Mark Barrott is a very smart man. However, being smart doesn’t always mean you’ll make great music. In my opinion, sometimes the intellect gets in the way of the feeling. Not so with Mark. On his criminally unheralded album “Sketches from an Island” takes a much maligned style, the music of Ibiza, and reinvigorates it with ideas propelling it out of from that isolation. Windswept, relaxing music that works beyond its pigeonhole.
A few years before making this album, Mark had retreated to Uruguay with a Novation 25SL and laptop in tow to start up a record label, International Feel, trafficking in the music that was moving him then. For him it was the music of brilliant artists like Jose Padilla and DJ Harvey who he’d sign and release records from. All pioneers in creating a certain kind of music. We’ve all heard of Chill-Out or Downtempo music correct? Spas, health clubs, and boutiques are fine purveyors of that kind of music. However, there was a time in the mid-80s when genres like New Age, Electro, and many more, had wayward artists who had music that wasn’t Muzak, that was engaging enough to be both light and danceable…this whole nebulous other else.
Songs like Fleetwood Mac’s “Everywhere” and Angela Bofill’s “Tropical Love” would musically sway in tandem with left-field groovers like Babe Ruth’s “The Mexican” and Holger Czukay’s “Ode to Perfume” in playlists of DJs who spun at the idyllic Spanish resort towns of Ibiza or Majorca.
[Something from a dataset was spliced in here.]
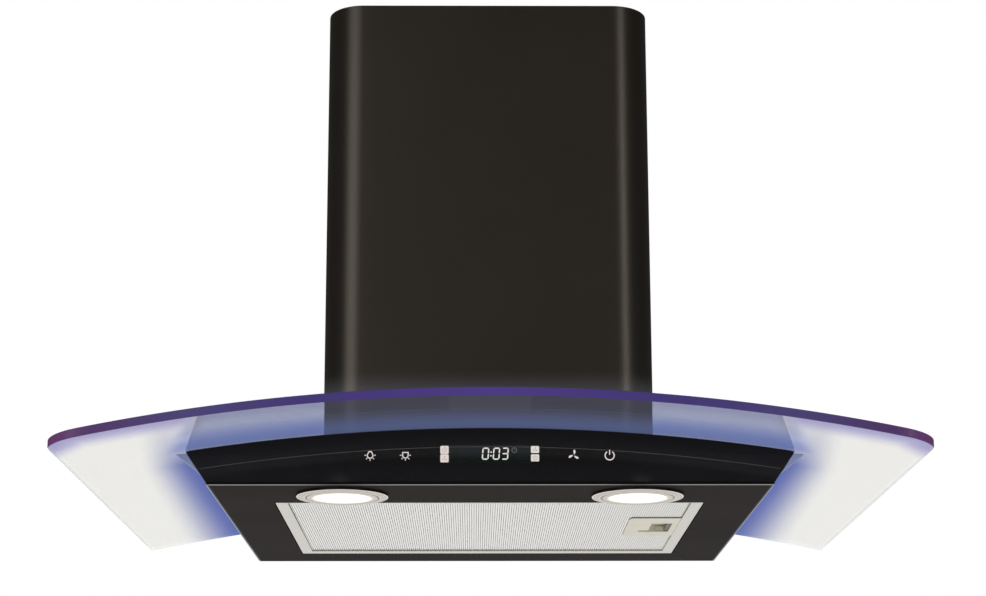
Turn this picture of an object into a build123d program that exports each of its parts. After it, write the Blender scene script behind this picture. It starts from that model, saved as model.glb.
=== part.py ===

You could dance to this kind of music even though it wasn’t necessarily originally made for the dance floor. What made it stand out was how much more relaxed and composed it was, in comparison to the rest of the Hi-NRG music floating around urban night clubs. Critics gave purveyors of such music the tag “Balearic House” and latecomers slowly gravitated out of its original cosmopolitan groove into a more staid, thoroughly electronic and generic one, one that glossed over everything that made it different. Chilling out started to symbolize spacing out.
That’s what this album hints at, a return to the wayward craftsmanship of the past in a decidedly modern way. This time, stepping out again, Mark packed up his bags and moved closer to the source, Ibiza. Further away from the beaches, in its countryside he had the opportunity to open up his laptop, strike up Ableton Live, and use either an IK iRig or iRig RigKey to play through some Arturia software synths this eye-opening blend of modern Balearic music. On the face of it, you may not have to think so much when you hear the relaxing funk of “Baby Come Home” or the reflective Latin-flavored lightness of “Essene” but repeated listening invites you back through something sadly in shortly supply with most dance music today: nuance. Its the thing “Sketches from an Island” has in spades and its the thing that keeps me coming back.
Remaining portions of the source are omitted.